PostgreSQL 原始碼解讀(47)- 查詢語句#32(query_planner函式#8)
先前的章節已介紹了函式query_planner中子函式query_planner中qp_callback(回撥函式)和fix_placeholder_input_needed_levels的主要實現邏輯,本節繼續介紹remove_useless_joins、reduce_unique_semijoins和add_placeholders_to_base_rels的實現邏輯。
query_planner程式碼片段:
//...
/*
* Remove any useless outer joins. Ideally this would be done during
* jointree preprocessing, but the necessary information isn't available
* until we've built baserel data structures and classified qual clauses.
*/
joinlist = remove_useless_joins(root, joinlist);//清除無用的外連線
/*
* Also, reduce any semijoins with unique inner rels to plain inner joins.
* Likewise, this can't be done until now for lack of needed info.
*/
reduce_unique_semijoins(root);//消除半連線
/*
* Now distribute "placeholders" to base rels as needed. This has to be
* done after join removal because removal could change whether a
* placeholder is evaluable at a base rel.
*/
add_placeholders_to_base_rels(root);//在"base rels"中新增PH
//...
一、資料結構
PlaceHolderVar
上一小節已介紹過PHInfo
/*
* Placeholder node for an expression to be evaluated below the top level
* of a plan tree. This is used during planning to represent the contained
* expression. At the end of the planning process it is replaced by either
* the contained expression or a Var referring to a lower-level evaluation of
* the contained expression. Typically the evaluation occurs below an outer
* join, and Var references above the outer join might thereby yield NULL
* instead of the expression value.
*
* Although the planner treats this as an expression node type, it is not
* recognized by the parser or executor, so we declare it here rather than
* in primnodes.h.
*/
typedef struct PlaceHolderVar
{
Expr xpr;
Expr *phexpr; /* the represented expression */
Relids phrels; /* base relids syntactically within expr src */
Index phid; /* ID for PHV (unique within planner run) */
Index phlevelsup; /* > 0 if PHV belongs to outer query */
} PlaceHolderVar;
SpecialJoinInfo
/*
* "Special join" info.
*
* One-sided outer joins constrain the order of joining partially but not
* completely. We flatten such joins into the planner's top-level list of
* relations to join, but record information about each outer join in a
* SpecialJoinInfo struct. These structs are kept in the PlannerInfo node's
* join_info_list.
*
* Similarly, semijoins and antijoins created by flattening IN (subselect)

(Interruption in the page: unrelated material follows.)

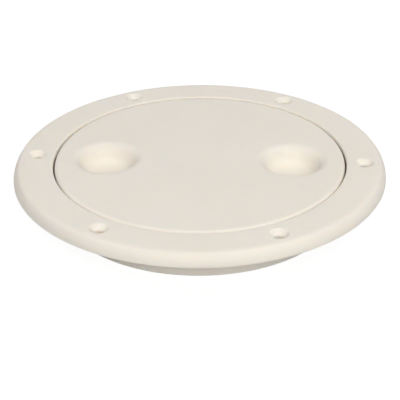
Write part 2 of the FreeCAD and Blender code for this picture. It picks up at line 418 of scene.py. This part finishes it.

* and EXISTS(subselect) clauses create partial constraints on join order.
* These are likewise recorded in SpecialJoinInfo structs.
*
* We make SpecialJoinInfos for FULL JOINs even though there is no flexibility
* of planning for them, because this simplifies make_join_rel()'s API.
*
* min_lefthand and min_righthand are the sets of base relids that must be
* available on each side when performing the special join. lhs_strict is
* true if the special join's condition cannot succeed when the LHS variables
* are all NULL (this means that an outer join can commute with upper-level
* outer joins even if it appears in their RHS). We don't bother to set
* lhs_strict for FULL JOINs, however.
*
* It is not valid for either min_lefthand or min_righthand to be empty sets;
* if they were, this would break the logic that enforces join order.
*
* syn_lefthand and syn_righthand are the sets of base relids that are
* syntactically below this special join. (These are needed to help compute
* min_lefthand and min_righthand for higher joins.)
*
* delay_upper_joins is set true if we detect a pushed-down clause that has
* to be evaluated after this join is formed (because it references the RHS).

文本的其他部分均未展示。